If you take a bath or shower without making niyah for Ghusl or wudu (when not in a state of ritual impurity) but just simply to wash the body, is making a fresh wudu necessary for Salat or recitation of the Quran etc. or is the bath sufficient? (as long as the the parts of the body that need to be washed in wudu have been). If it is sufficient then would you have to wash the required parts thrice?

Answer:
In the Name of Allah, Most Gracious, Most Merciful

Wa Alaykum Assalam wa Rahmatullah wa Barakatuhu,

In the Name of Allah, Most Merciful & Compassionate

1. Intention is not a condition for the validity of one’s acts of ritual purification (whether ablution or the ritual bath). It is, however, a sunna (and a condition for reward, as there is no reward without intention).

2. Thus, a full bath or shower would also render one in a state of ritual purity.

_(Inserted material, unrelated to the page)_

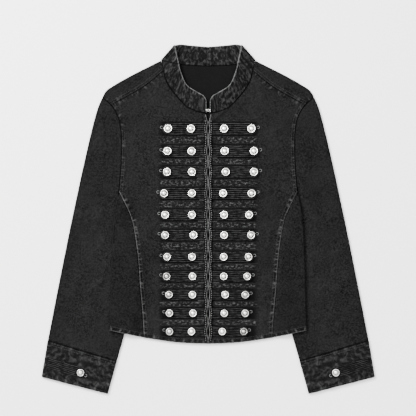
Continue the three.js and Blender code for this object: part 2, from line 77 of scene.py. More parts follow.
def new_material(name, **shader_values):
    """A material of one Principled shader with these values on its own sockets."""
    material = bpy.data.materials.new(name)
    material.use_nodes = True
    shader = material.node_tree.nodes["Principled BSDF"]
    for socket, value in shader_values.items():
        shader.inputs[socket.replace("_", " ")].default_value = value
    return material, material.node_tree, shader


def put_in_scene(name, data):
    """Makes an object of a mesh, a camera or a light and links it to the scene."""
    made = bpy.data.objects.new(name, data)
    bpy.context.scene.collection.objects.link(made)
    return made


camera_data = bpy.data.cameras.new("camera")
camera_data.sensor_width = SENSOR_MM
camera_data.lens = SENSOR_MM * (CAMERA_HEIGHT_M - FRONT_HEIGHT_M) / PHOTO_WIDTH_M
camera = put_in_scene("camera", camera_data)
camera.location = (*PHOTO_CENTRE_M, CAMERA_HEIGHT_M)
bpy.context.scene.camera = camera

for light_name, place, size, power in (
    ("softbox_left", (-1.25, 1.15, 1.7), 0.9, 170),
    ("softbox_right", (1.5, 0.7, 1.9), 1.3, 40),
    ("softbox_front", (0.1, -1.7, 1.7), 1.3, 24),
):
    light_data = bpy.data.lights.new(light_name, "AREA")
    light_data.size = size
    light_data.energy = power
    light = put_in_scene(light_name, light_data)
    light.location = place
    light.rotation_euler = (-light.location).to_track_quat("-Z", "Y").to_euler()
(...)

3. Washing the limbs three times is a sunna—and thus blameworthy to leave—but isn’t a condition for the validity of one’s bath or ablution.

Faraz Rabbani

From a previous question answered by Sidi Fadi Qutub Zada:

It is enough to have a shower instead of a ‘full bath’ or ablution (wudu) while fulfilling several conditions.

** If having a shower in place of a purificatory bath (ghusl), one must fulfill the three obligatory actions:

Taking water into (1) the nose and (2) the mouth once, (3) And washing the entire body once. (One must wash everything that is possible to wash without hardship, such as the ears, belly button, mustache, eyebrows, inside the beard, and the hair. Women should move their earrings so that water reaches the pierced area) [Ilm al-Hal 11, Faraz Rabbani’s translation].

** If having a shower in place of a wudu,

One must wash the face, arms up to the elbows, and feet up to the anklebones, completely with water, and must wipe a quarter of the head once [Nur al-Idah 1:97-99].

One should not, however, leave the confirmed sunna actions in both the ghusl and wudu. Leaving them is somewhat disliked (makruh tanzihan), and becomes sinful if made a habit.